Rakyat Suriah pernah merayakan kejatuhan Assad, mengira bahwa kekuasaan tidak lagi dipaksakan. Tapi kini mereka harus menyaksikan proses yang serupa: seorang pemimpin ditunjuk secara tertutup, sistem lama dihancurkan, dan masa depan ditentukan oleh kelompok kecil yang berkuasa. Jika ini bukan perputaran roda yang kembali ke titik awal, lalu apa?
Dalam sejarah politik dunia, pemimpin yang terlalu cepat mendeklarasikan dirinya sebagai penguasa sering kali berakhir sebagai pemimpin yang cepat dijatuhkan. Al-Shara, dengan segala keinginannya untuk melegitimasi diri, tampaknya sedang memainkan permainan yang sama. Ia tahu, tanpa dukungan faksi lain, pemerintahannya hanya akan bertahan selama senapan masih diarahkan ke rakyat.
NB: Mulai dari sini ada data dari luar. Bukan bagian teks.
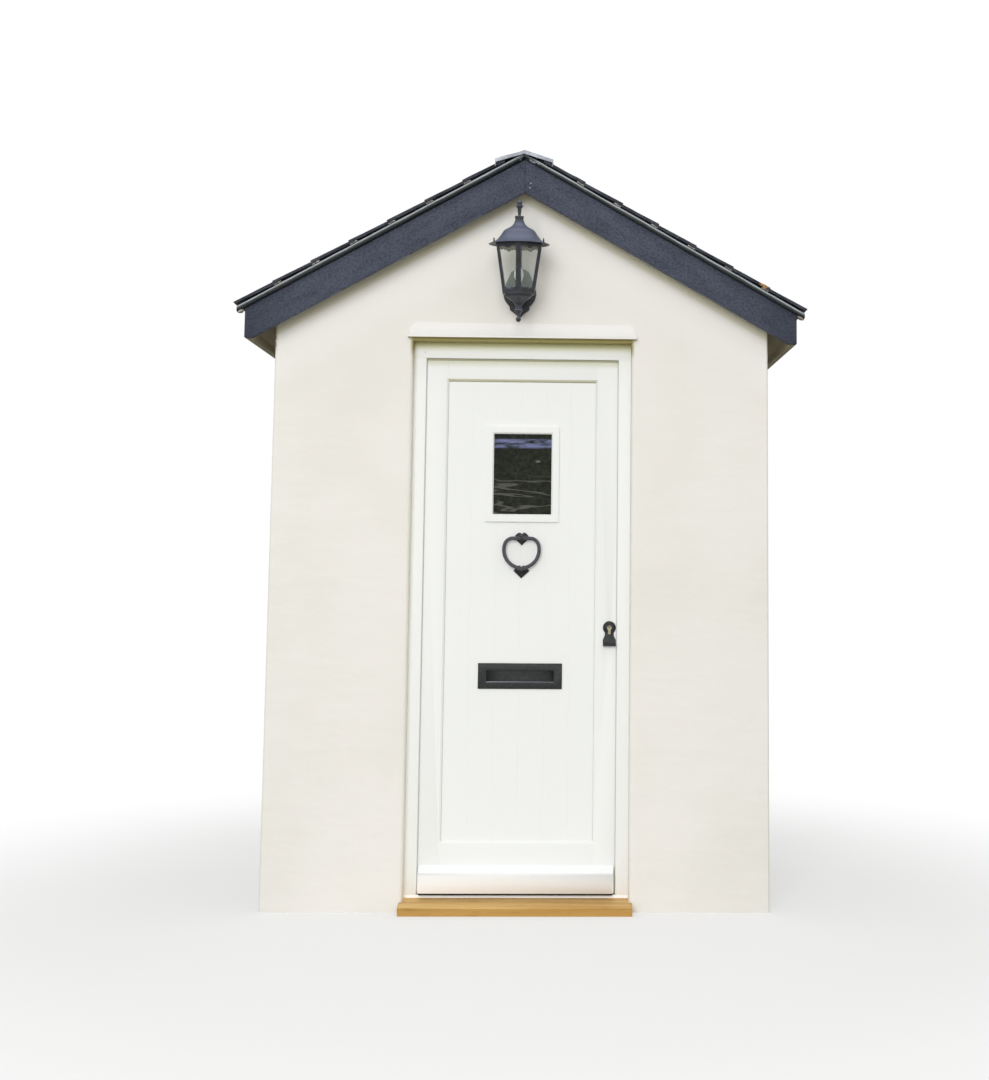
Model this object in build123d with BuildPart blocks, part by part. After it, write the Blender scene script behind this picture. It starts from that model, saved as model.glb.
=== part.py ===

Krisis politik Suriah tidak akan selesai hanya dengan mengganti pemimpin. Rakyat butuh kejelasan, bukan penguasa baru yang hanya berbeda nama tetapi tetap menggunakan metode lama. Jika benar ada niat untuk rekonsiliasi nasional, mengapa tidak ada pertemuan terbuka? Mengapa keputusan diambil dalam ruang tertutup, jauh dari mereka yang seharusnya dilibatkan?
Satu hal yang pasti, revolusi ini telah menunjukkan satu hal penting: kekuasaan bukan soal siapa yang lebih benar, tetapi siapa yang lebih kuat. Al-Shara mungkin ingin terlihat sebagai pemimpin yang membawa perubahan, tetapi jika prosesnya tetap mengabaikan partisipasi luas rakyat Suriah, ia hanya akan menjadi versi lain dari pemimpin lama yang digulingkan.
Jika benar al-Shara ingin menciptakan negara yang lebih demokratis, ia harus belajar dari sejarah. Negara yang lahir dari paksaan tidak akan bertahan lama. Jika rakyat hanya dihadapkan pada pilihan antara diktator lama dan tirani baru, maka ini bukan transisi, melainkan repetisi. Suriah pantas mendapatkan sesuatu yang lebih baik dari sekadar pergantian aktor di panggung yang sama.